O agente da seguradora e a dona de casa são, respectivamente, o Sr Incrível (em inglês, voz de Craig T. Nelson) e a Mulher-Elástico (voz de Holly Hunter). Hoje eles já não são mais jovens e trabalham duro para cuidar dos filhos: a adolescente Violeta (com poder de desaparecer), o garoto Flecha (com sua super-velocidade), além de um bebê com poderes inicialmente não revelado. Mas a grande tristeza do Sr. Incrível está mesmo no fato de lhe ser restringida a liberdade de salvar a sociedade. O filme mostra que o Sr. Incrível, e todos os outros supers, são heróis por natureza, o que denota uma natural propensão para salvar os oprimidos. Mas o irônico aqui está no fato de o ‘oprimido’ (pelas regras da sociedade) são os próprios supers.

É que, há quinze anos, eles foram impedidos por lei de salvar os humanos, uma vez que, fazendo isso, podiam lhe causar danos morais e econômicos, como aquele que o filme (ironicamente) mostra quando um suicida, ao ser salvo pelo Sr. Incrível, abre um processo judicial contra o super por este ter lhe impedindo que se matasse. Ou quando o Sr. Incrível evita que um trem caia de um penhasco, salvando centenas de passageiros, mas contraindo para si uma dívida com o Estado pelos estragos feito a rede ferroviária.

Essa confusão de sentidos do que é bom e ruim, sugerida no enredo pelas leis e pelos advogados, é o que existe de fustigante em ‘Os Incríveis’. Mas este mérito trás em si um problema. É que estamos falando de um desenho animado, e essa triste piada (está mais para uma ironia) funciona num nível intelectual fora da gama de humor que seu público em potencial (repito, a criança e o adolescente) consegue assimilar. E mesmo assimilando, não reage comicamente a esse estímulo.

Pelo lado fabuloso premente em qualquer historia animada, ‘Os Incríveis’ deixa a desejar pelo motivo relatado acima. Ou seja, se o ponderável é tão tristemente determinante para o rumo da vida dos superpersonagens, para as crianças e o espectador em geral, isso não soa nada divertido. É claro que os espinhos burocráticos da sociedade que entravavam e evolução da vida podem ser aproveitados de maneira cômica num desenho ou em qualquer história, mas aqui parecem não produzir nenhum efeito de dinamismo narrativo.

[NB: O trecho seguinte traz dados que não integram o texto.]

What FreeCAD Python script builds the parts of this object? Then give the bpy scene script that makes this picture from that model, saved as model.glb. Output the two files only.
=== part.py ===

E quando a superfamília parte para a ação, para combater um supervilão a altura deles, o filme já está cercado por uma areia movediça onde a narrativa é sugada por uma serie de situações que remetem a outras já gastas pelo cinema. É curioso observar a infelicidade de ‘Os Incríveis’ ter sido lançado depois de ‘Homem-Aranha 2’ , cujo vilão Octopus e o episódio do trem desgovernado assemelham-se aos problemas enfrentados pela família ‘Incrível’, dando assim um gosto de Deja Vu às mirabolantes soluções da história.